Over the past few weeks, since we made our announcement, we’ve had lots of 1:1s with different people on the team. Everyone has processed the change differently. We came into this knowing that there may be some people who aren’t as excited about the new direction as others. We knew that the right choice for the company in the longer-term was to go all-in and commit, and with that, we knew to plan for the scenario where a few people might decide that this isn’t for them. We were clear in our announcement when we shared all of this, and we addressed it directly with the team, encouraging everyone to take time to reflect and think further. We’ve been open to questions and discussion and kept a pulse on how people have felt in the weeks since the announcement.
Sometimes, major strategic shifts will result in some turnover. That’s okay, as at the end of the day, it’s really critical for everyone on the team to be aligned with the strategy and the direction that the company is going in. It can be tricky to navigate, but it’s also an exciting opportunity to turn a new page for a team or company and get a bit more laser focus on a specific direction or objective.
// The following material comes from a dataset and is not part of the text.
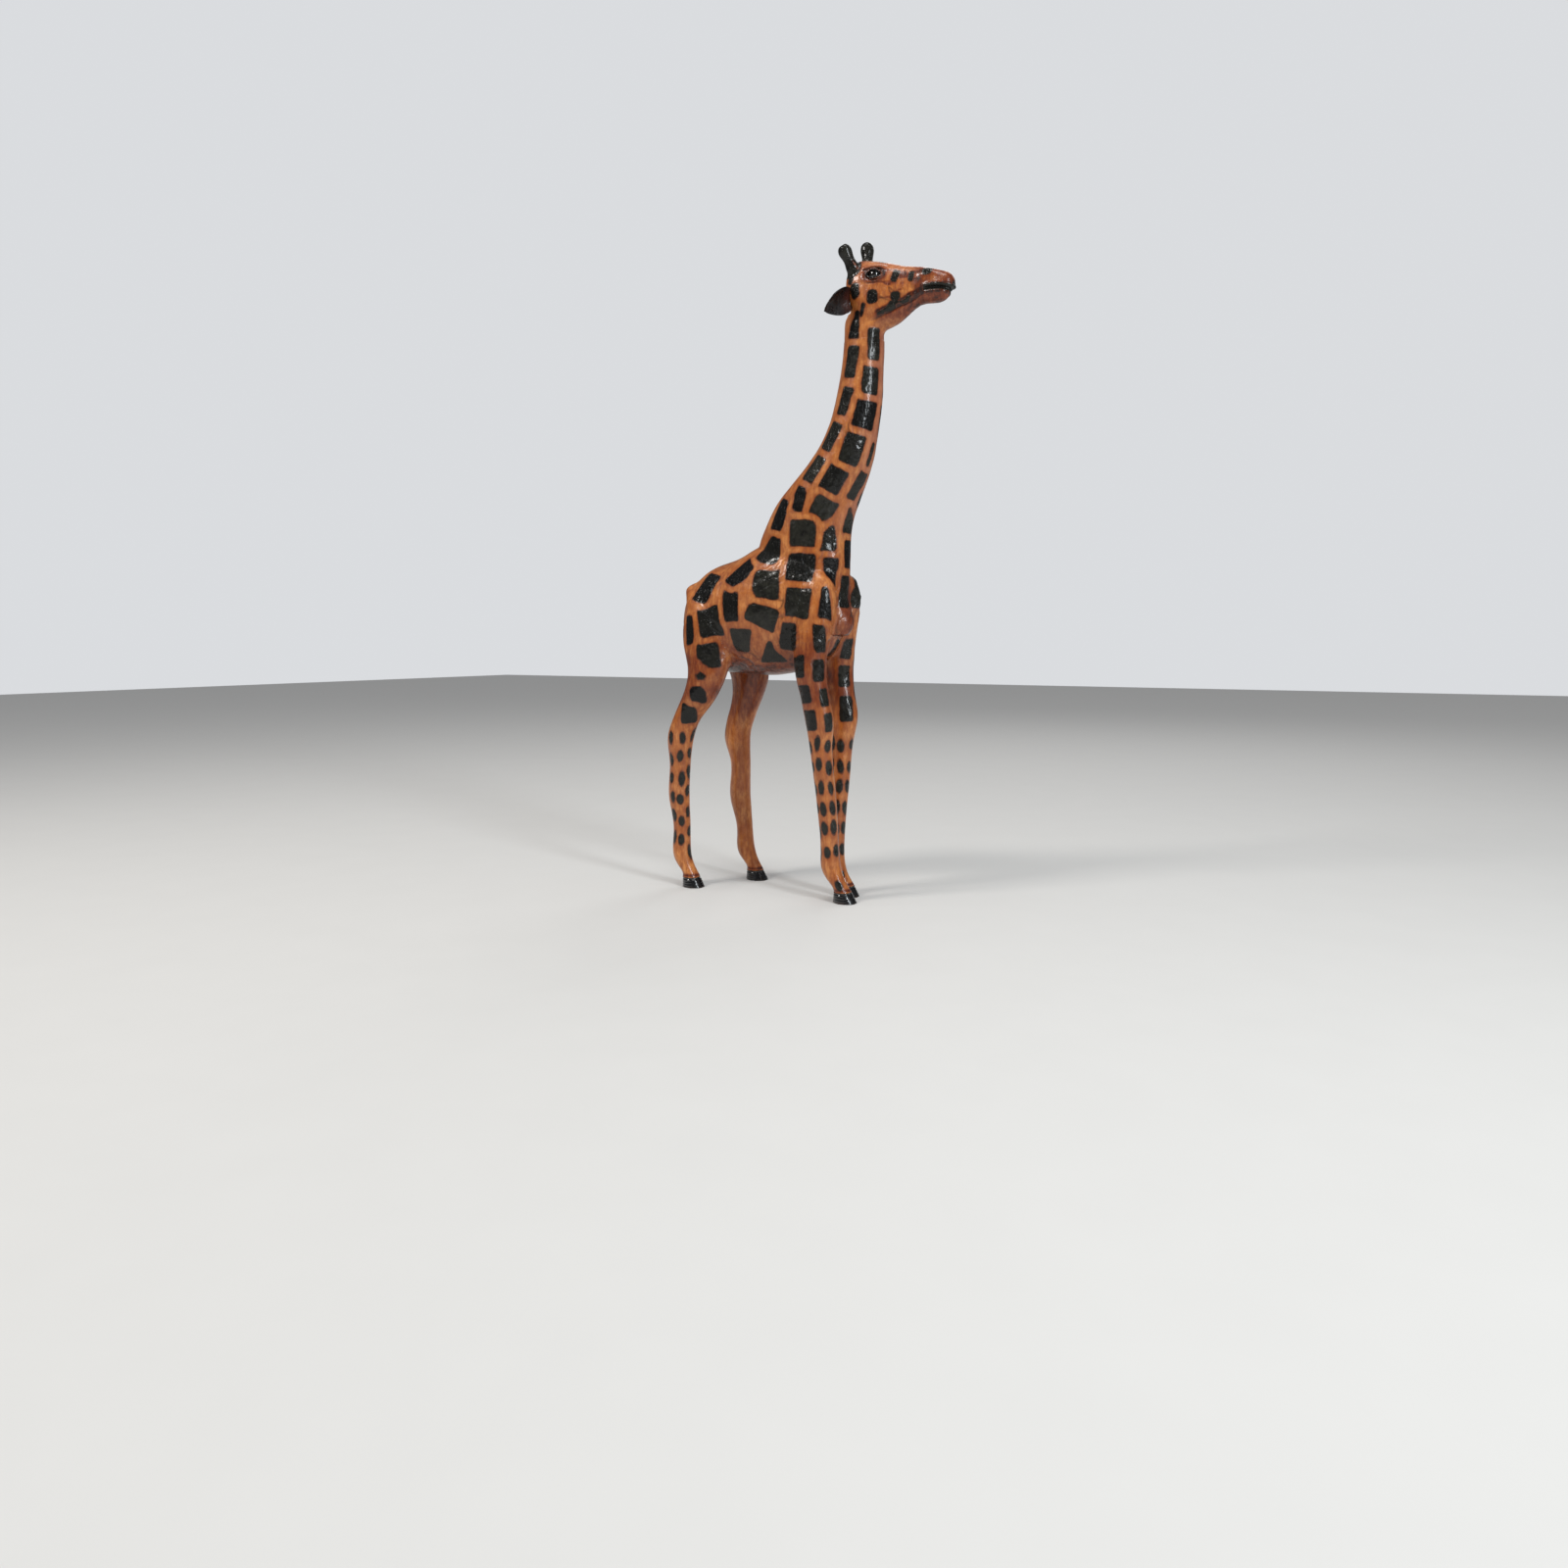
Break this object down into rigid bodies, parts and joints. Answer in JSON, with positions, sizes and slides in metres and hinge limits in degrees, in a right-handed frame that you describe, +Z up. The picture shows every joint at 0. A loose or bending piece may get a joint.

All in all, I’ve learned quite a bit over the past few weeks as we’ve made a strategic shift at work. Here are the five lessons learned:
Treat the decision to be made the same way you’d think about pitching a net new idea/project/effort.
It’s okay (and important, probably) to mourn the old strategy and direction, but don’t let that postpone the timing of a critical decision.
Bring your team on the journey with you after the decision has been made.
Give people time to digest and process the changes. Follow up with them after a few weeks.